A little while ago I had the honour of being asked to contribute a recipe to a beautiful new magazine called Citta.
Additionally it was proposed that I could write the accompanying text if I wished, which I did of course. I amuse myself greatly writing the Preservation Society newsletter, and I liked the idea of both representing myself and seeing it in print.
If you wish to read the text is below. For the accompanying recipe for Blood & Sand Jam, pick up a copy of the magazine. Find out where here.
I have been to Berlin, I think, three times, and never for more than 24 hours. I am not an International Spy; I played in a touring rock band.
Tour is a strange thing. On its account I can say that I have visited many cities in the western world, but it would be much more accurate to say that I have passed through many cities. Except, perhaps, in the unlikely event of a day off, the touring experience of a city is something uniquely circumscribed. One rarely sees more than two square blocks of any town—dark club and brightly lit hotel, and maybe passing streets glimpsed through the van window as you come and go.

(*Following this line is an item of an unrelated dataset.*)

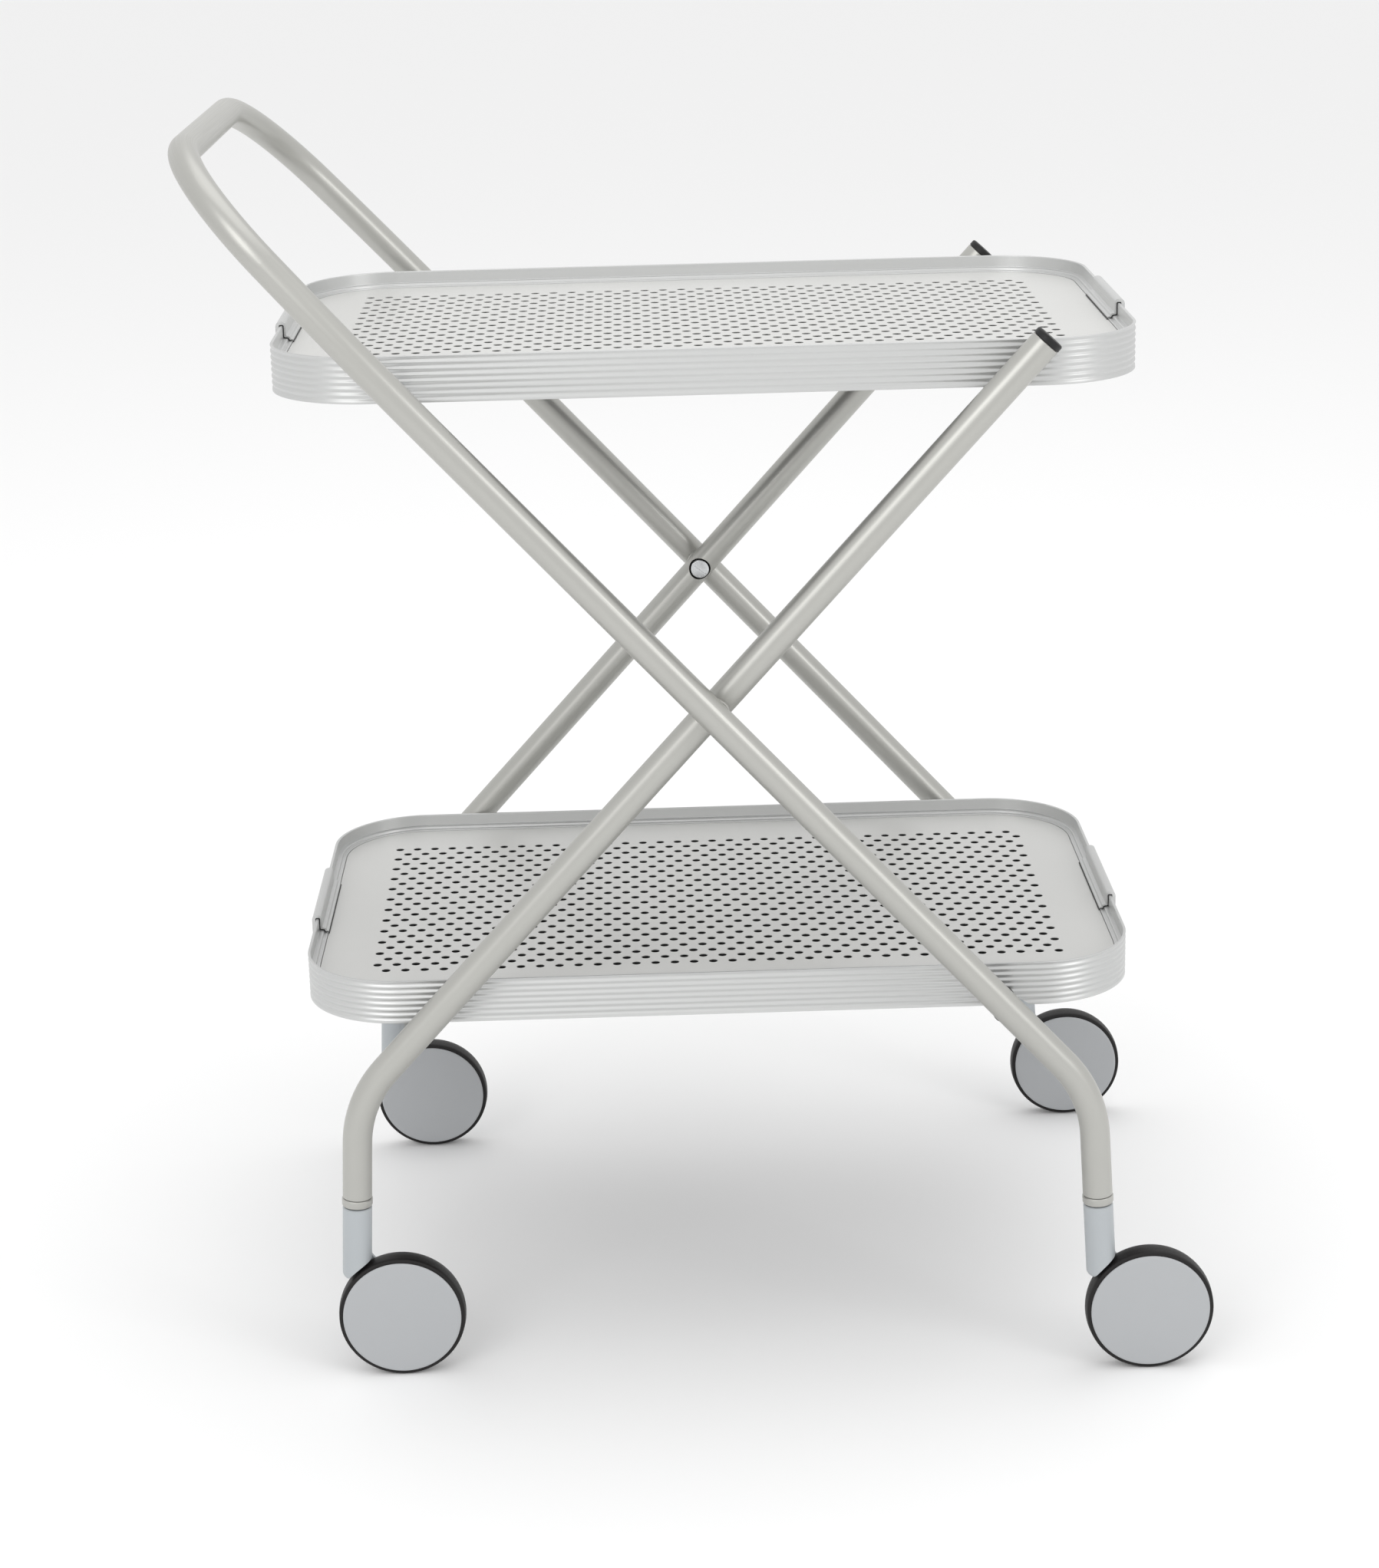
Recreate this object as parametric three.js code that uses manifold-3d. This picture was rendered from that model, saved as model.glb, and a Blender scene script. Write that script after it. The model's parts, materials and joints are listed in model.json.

Thus, what the city of Berlin conjures in my thoughts likely differs a great deal from that of its average visitor. I say this because when I think of Berlin I think of beach bars: outdoor courtyards full of trucked-in sand where people lounged and drank perched on huge rubber tires behind one of the clubs we played, whose other salient feature was a fire-breathing dragon sculpture near the stage. It’s what stands out amidst a blur of cities, no doubt on account of its surreality. As for the cuisine: a vegan burger joint, mojitos, and late-night Thai takeout from a street stand. Elsewhere, mainly in gas stations, I sampled currywurst and other more German-sounding snacks, but never in Berlin.
This kind of culinary experience is often the case on tour. Our band played both Krakow and Warsaw, but the entire time I was in Poland no traditionally Polish food ever passed my lips. On account of a vegan in our ranks we were taken to a hippie-ish pseudo-Indian restaurant and an “international” hotel buffet where a Caesar meant a glass of vodka and a bottle of plain tomato juice.
So it’s not old world style pickles that stand out in my mind when creating a recipe inspired by these places. It is rather the unlikely combination of mojitos enjoyed at dusk in a courtyard full of sand, framed by crumbling graffiti’d buildings. The mind being so circuitous, plucks the liquor and sand from the scene and resurfaces in New York City, where I once had the most superlative version of the cocktail Blood & Sand. The trajectories of the mind’s associations are nearly as strange as the impressions of a city as gathered by the flitting eyes of a touring musician.
The art of canning, having experienced a revival in the last few years, is often framed as being about preserving tradition (pun always intended). While the practice does inspire nostalgia in the how-our-grandmothers-lived way, in fact it can also be employed, like so many other facets of cuisine, to preserve more recent memories, impressions, strange moments in time, and, here, Berlin beach bars at dusk.